5. A reason for people to support you
Four out of five of these must-haves for TV ministries provide vital framework to support your program. This final step addresses what happens when your ministry is in front of the camera. You have to ask yourself, “Why should people support this ministry?”
It may be difficult to talk about your work for the Lord from a business or financial vantage point, but still, consider that question for the sake of the ministry’s future. The truth is, people turn to Christian TV for different reasons. For some, Christian programming is their church; for others, it’s a way to get through the day. One way or another, however, they’re probably already following someone else’s program – even before you shoot your first show – and they’ve already decided how much of their income to allot to charitable giving.
If your ministry doesn’t have a unique calling, you won’t be on TV long because you won’t be able to attract those viewers and their financial support. But if you can offer them something different, when you tell them that you need their gift to continue programming, they’ll respond.

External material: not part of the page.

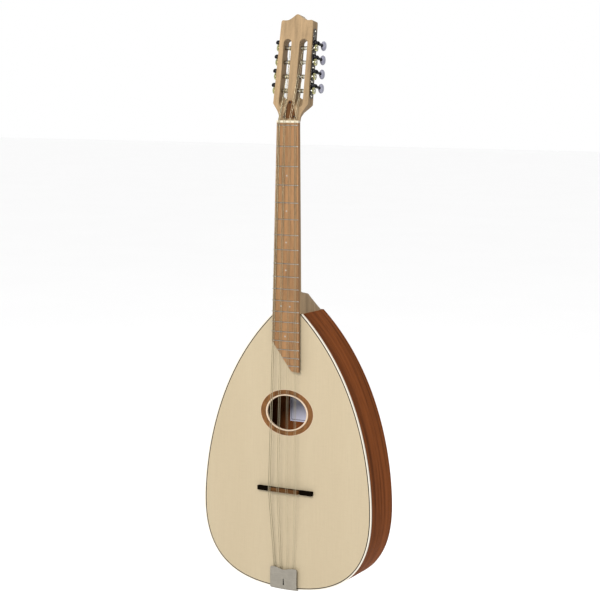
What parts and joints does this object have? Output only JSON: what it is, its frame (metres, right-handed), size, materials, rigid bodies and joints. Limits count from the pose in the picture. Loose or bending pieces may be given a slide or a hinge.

Maybe your calling is connected to a homeless outreach you do. Maybe you minister to Muslims or people who were brought up in a church tradition but wandered from God. Whatever you do, it needs to resonate with people in a way that will make them turn on their television when your show is scheduled.
Does it seem like you have a lot of research and planning to do before your first show? You do, but the outcome make your time and effort worthwhile. After all, by setting your organization on the path God created for it, you can end up touching countless lives.